Por Maximiliano Hilarza (*)
Muchas veces, a lo largo de los años, le preguntan a uno, si pudieras regresar el tiempo atrás ¿a qué edad
volverías?
La mayoría regresaría con seguridad a aquellos momentos donde fueron más felices, recordando una
novia, hijos, lugares, etapas maravillosas en sus vidas.
Otras lo harían con melancolía, con la intención de poder volver el tiempo atrás y cambiar algo que
modificó el transcurso de su historia, por arrepentimiento, culpas o simplemente por una decisión mal
tomada.
Qué difícil pregunta ha sido para mí todos estos años en que me pregunté lo mismo.
No por el hecho de saber que volvería a los 13 años, sino de entender, ¿qué hubiera podido cambiar
siendo un niño aquel hecho tan doloroso que marcó mi vida?
Pero el tiempo pasa, y uno siempre regresa hacia al pasado y lo hacemos mediante los recuerdos, nos
alegramos en lo buenos momentos y nuestro cuerpo lo expresa en una sonrisa de alegría, o con una
mueca de tristeza cuando se nos viene a la cabeza un triste recuerdo.
Pero no se puede cambiar nada, lo que hicimos, o lo que nos hicieron.
Ese niño de trece años aún me sigue acompañando hoy a los 40, a lo largo de todos estos años, los
recuerdos buenos y malos, una máquina del tiempo.
Es cierto que quizás mi vida pudo haber sido diferente.
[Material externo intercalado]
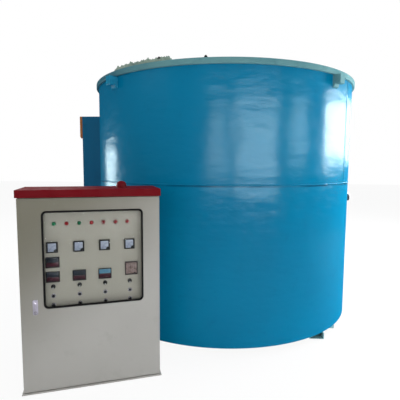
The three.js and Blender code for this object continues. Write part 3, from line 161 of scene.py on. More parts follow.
def filleted(corners: list[Pair], radii: list[float], steps: int) -> Array:
    """A run of straight lines in a plane with an arc at each inner corner.

    An arc of radius r starts and ends r * tan(turn / 2) from its corner, and each of its points is
    the corner's blend of those two ends by a circle's own angle.

    Args:
        corners: The corners, in order.
        radii: The radius at each corner; nought leaves it sharp.
        steps: Steps of each arc.

    Returns:
        The points, one a row.
    """
    points = np.array(corners, float)
    run: list[Array] = []
    for i, radius in enumerate(radii):
        if radius <= 0 or i in (0, len(corners) - 1):
            run.append(points[i : i + 1])
            continue
        before = points[i - 1] - points[i]
        after = points[i + 1] - points[i]
        before /= np.linalg.norm(before)
        after /= np.linalg.norm(after)
        half = math.acos(float(np.clip(before @ after, -1, 1))) / 2
        reach = radius / math.tan(half)
        middle = points[i] + (before + after) / np.linalg.norm(before + after) * radius / math.sin(half)
        start = points[i] + before * reach - middle
        end = points[i] + after * reach - middle
        sweep = math.pi - 2 * half
        t = np.linspace(0, 1, steps + 1)[:, None]
        run.append(middle + (start * np.sin((1 - t) * sweep) + end * np.sin(t * sweep)) / math.sin(sweep))
    return np.concatenate(run)


def turned(corners: list[Pair], radii: list[float], steps: int, segments: int, closed: bool = False) -> Surface:
    """A filleted profile turned about the vertical axis.

    Args:
        corners: The profile's corners as radius and height.
        radii: The radius at each corner.
        steps: Steps of each arc.
        segments: Steps of the turn.
        closed: Whether the profile ends where it starts.

    Returns:
        The surface.
    """
    profile = filleted(corners, radii, steps)
    return lathe(profile[:-1] if closed else profile, segments, closed)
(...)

Cuando era chico, soñaba con ser bombero,
después futbolista, estrella de rock, y un día desperté queriendo ser sacerdote.
No entendía el porqué, sólo sentí el llamado a la vocación.
No fui bombero, pero sí un gran jugador de fútbol; no llegué a ser estrella de rock, pero sí de grande fui
bajista en un grupo de punk rock; no fui sacerdote, pero llegué a ser abusado por uno.
A los trece, un día, el llamado se cortó.
Para entonces, no tenía más sueños, sólo pesadillas.
Mientras crecía me llevaba el mundo por delante, ya no quería una profesión, sólo la máquina del
tiempo: volver a ese momento en que comenzó a destruir aquellos sueños.
Fui creciendo, se me cayó el pelo. Se los llevaron los nervios.
Apareció el silencio, había mucho oxígeno en el planeta, pero no podía respirarlo, la desesperación se
convirtió en asma.
Aparecieron los miedos, los fantasmas, las sombras negras que en las noches me hacían despertar a los
gritos y que en mi inconsciente disfrazaban una sotana.
Solía escuchar sus pasos haciendo sus rondas a la medianoche.
Entonces me di cuenta que seguía trayendo al presente a aquel niño de trece años y no supe cómo lidiar
con él, pues, quien corrompió mi infancia, merodeaba por mi casa.
Conviví, lo llevé conmigo a todos lados, me hice amigo de él, en las buenas y en las malas.
Lloramos juntos, reímos, y nos desangramos juntos, tuvimos éxitos, también demasiados fracasos.
Una vez, me dijeron de niño, «quien ama no daña»; pero también me dijeron, «eres mi mejor amigo, que
quede en secreto».
Desde entonces lo llevo conmigo, lo escondí por muchos años sumido al silencio, quizás demasiado, tal
vez unos 20.
Tan antisocial como yo, tan callado como yo, tan solitario y apesadumbrado como yo, por eso siempre
nos llevamos bien y nuestra amistad, duro muchísimo tiempo.
Hasta que un día nos peleamos, empezamos a tener opiniones diferentes, y yo estaba grande para eso.
Discutimos, nos gritamos, nos dijimos cosas de las que ya no había vuelta atrás, la amistad se había
acabado.
Me sentí libre, y me di cuenta que no estaba solo, que el dolor y la tristeza, por lo perdido, siempre iba
estar conmigo, pero era necesario luchar contra esa pérdida.
Empecé a hablar de mi amigo con otros que me dieron aliento, me di cuenta tarde que pagué un precio
muy caro por tanto silencio.
No dejo de pensar en él, ni en todo lo que vivimos juntos. No hay día que no lo recuerde, pero ya desde
otra perspectiva.
En ese entonces no tenía culpa de lo que me hicieron, de grande, lo que nos hicieron.
Hoy nos juntamos a hablar de nuevo, y me despedí de él, pero de él tengo los mejores y peores
recuerdos.
Las heridas del cuerpo sanan, las del alma quedan para toda la vida.
(*) Sobreviviente y denunciante del cura Justo José Ilarraz.